>>

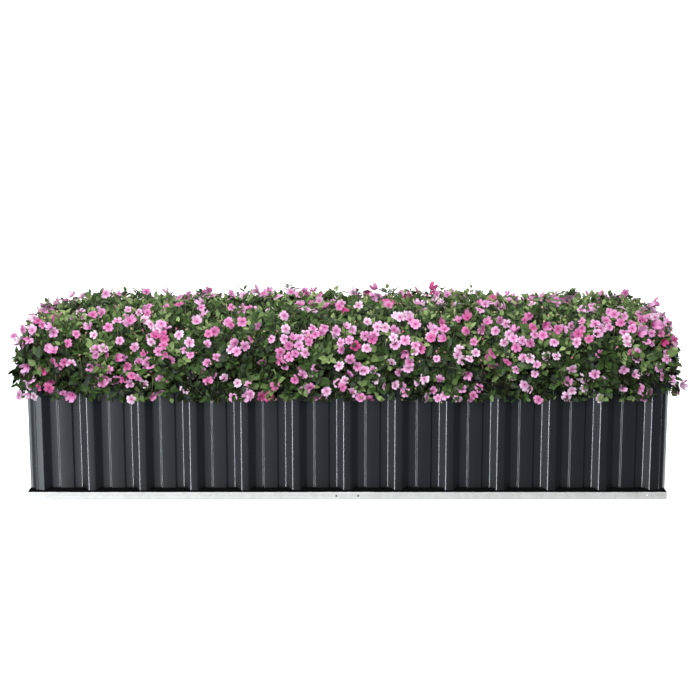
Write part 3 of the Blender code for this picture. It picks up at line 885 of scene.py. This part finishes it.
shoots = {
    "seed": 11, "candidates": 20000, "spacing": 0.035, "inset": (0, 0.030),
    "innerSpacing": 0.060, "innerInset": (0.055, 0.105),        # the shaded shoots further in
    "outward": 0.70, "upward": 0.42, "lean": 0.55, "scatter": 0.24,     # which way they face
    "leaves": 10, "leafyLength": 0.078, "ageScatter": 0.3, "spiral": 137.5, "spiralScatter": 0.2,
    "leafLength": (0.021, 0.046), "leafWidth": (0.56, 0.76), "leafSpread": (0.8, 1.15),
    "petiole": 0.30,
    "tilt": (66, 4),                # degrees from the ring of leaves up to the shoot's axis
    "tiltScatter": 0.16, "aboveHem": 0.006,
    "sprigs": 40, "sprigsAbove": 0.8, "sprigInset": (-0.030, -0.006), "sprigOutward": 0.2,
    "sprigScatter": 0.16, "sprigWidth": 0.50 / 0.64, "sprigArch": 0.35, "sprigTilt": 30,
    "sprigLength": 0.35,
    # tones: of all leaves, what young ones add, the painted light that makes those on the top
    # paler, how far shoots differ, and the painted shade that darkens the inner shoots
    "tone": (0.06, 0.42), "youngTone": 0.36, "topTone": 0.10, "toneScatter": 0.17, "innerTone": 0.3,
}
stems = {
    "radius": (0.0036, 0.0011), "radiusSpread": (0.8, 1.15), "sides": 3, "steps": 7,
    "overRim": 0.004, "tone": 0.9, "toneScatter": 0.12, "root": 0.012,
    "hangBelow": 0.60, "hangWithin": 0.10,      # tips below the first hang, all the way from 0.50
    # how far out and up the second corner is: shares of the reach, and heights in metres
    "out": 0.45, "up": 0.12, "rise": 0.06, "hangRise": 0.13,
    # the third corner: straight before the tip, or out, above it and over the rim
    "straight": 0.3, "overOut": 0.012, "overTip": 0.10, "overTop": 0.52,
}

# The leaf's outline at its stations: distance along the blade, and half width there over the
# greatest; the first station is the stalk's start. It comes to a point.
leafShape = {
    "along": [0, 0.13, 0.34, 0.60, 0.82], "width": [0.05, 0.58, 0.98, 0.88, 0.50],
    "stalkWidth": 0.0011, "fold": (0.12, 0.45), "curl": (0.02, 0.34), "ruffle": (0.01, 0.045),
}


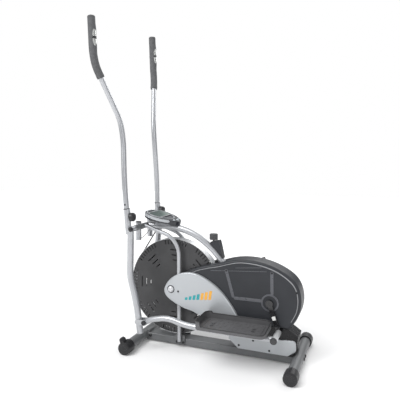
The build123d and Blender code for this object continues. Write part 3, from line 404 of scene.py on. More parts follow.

<<

_Request_. Copy out each record from above, exactly.

_Solved problem_.
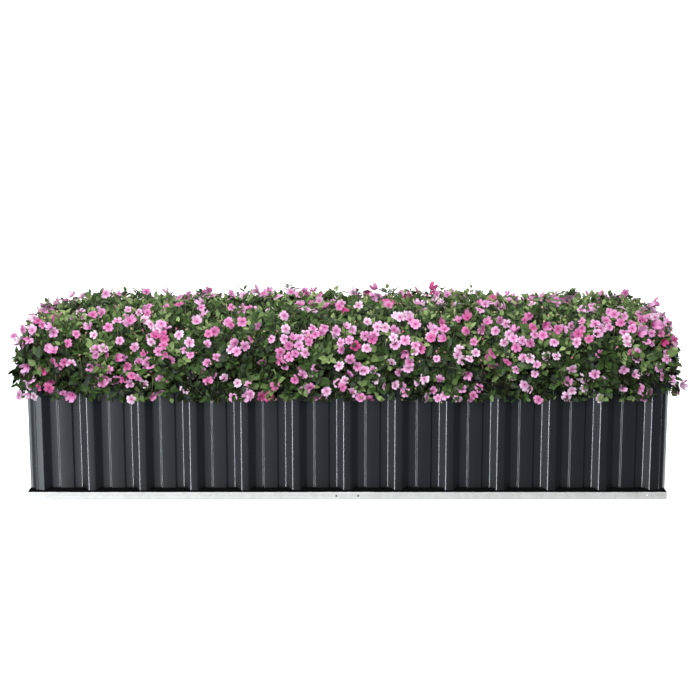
Write part 3 of the Blender code for this picture. It picks up at line 885 of scene.py. This part finishes it.
shoots = {
    "seed": 11, "candidates": 20000, "spacing": 0.035, "inset": (0, 0.030),
    "innerSpacing": 0.060, "innerInset": (0.055, 0.105),        # the shaded shoots further in
    "outward": 0.70, "upward": 0.42, "lean": 0.55, "scatter": 0.24,     # which way they face
    "leaves": 10, "leafyLength": 0.078, "ageScatter": 0.3, "spiral": 137.5, "spiralScatter": 0.2,
    "leafLength": (0.021, 0.046), "leafWidth": (0.56, 0.76), "leafSpread": (0.8, 1.15),
    "petiole": 0.30,
    "tilt": (66, 4),                # degrees from the ring of leaves up to the shoot's axis
    "tiltScatter": 0.16, "aboveHem": 0.006,
    "sprigs": 40, "sprigsAbove": 0.8, "sprigInset": (-0.030, -0.006), "sprigOutward": 0.2,
    "sprigScatter": 0.16, "sprigWidth": 0.50 / 0.64, "sprigArch": 0.35, "sprigTilt": 30,
    "sprigLength": 0.35,
    # tones: of all leaves, what young ones add, the painted light that makes those on the top
    # paler, how far shoots differ, and the painted shade that darkens the inner shoots
    "tone": (0.06, 0.42), "youngTone": 0.36, "topTone": 0.10, "toneScatter": 0.17, "innerTone": 0.3,
}
stems = {
    "radius": (0.0036, 0.0011), "radiusSpread": (0.8, 1.15), "sides": 3, "steps": 7,
    "overRim": 0.004, "tone": 0.9, "toneScatter": 0.12, "root": 0.012,
    "hangBelow": 0.60, "hangWithin": 0.10,      # tips below the first hang, all the way from 0.50
    # how far out and up the second corner is: shares of the reach, and heights in metres
    "out": 0.45, "up": 0.12, "rise": 0.06, "hangRise": 0.13,
    # the third corner: straight before the tip, or out, above it and over the rim
    "straight": 0.3, "overOut": 0.012, "overTip": 0.10, "overTop": 0.52,
}

# The leaf's outline at its stations: distance along the blade, and half width there over the
# greatest; the first station is the stalk's start. It comes to a point.
leafShape = {
    "along": [0, 0.13, 0.34, 0.60, 0.82], "width": [0.05, 0.58, 0.98, 0.88, 0.50],
    "stalkWidth": 0.0011, "fold": (0.12, 0.45), "curl": (0.02, 0.34), "ruffle": (0.01, 0.045),
}


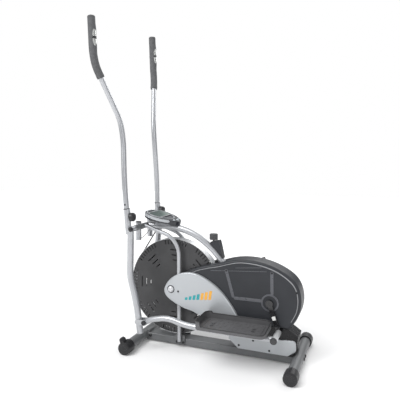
The build123d and Blender code for this object continues. Write part 3, from line 404 of scene.py on. More parts follow.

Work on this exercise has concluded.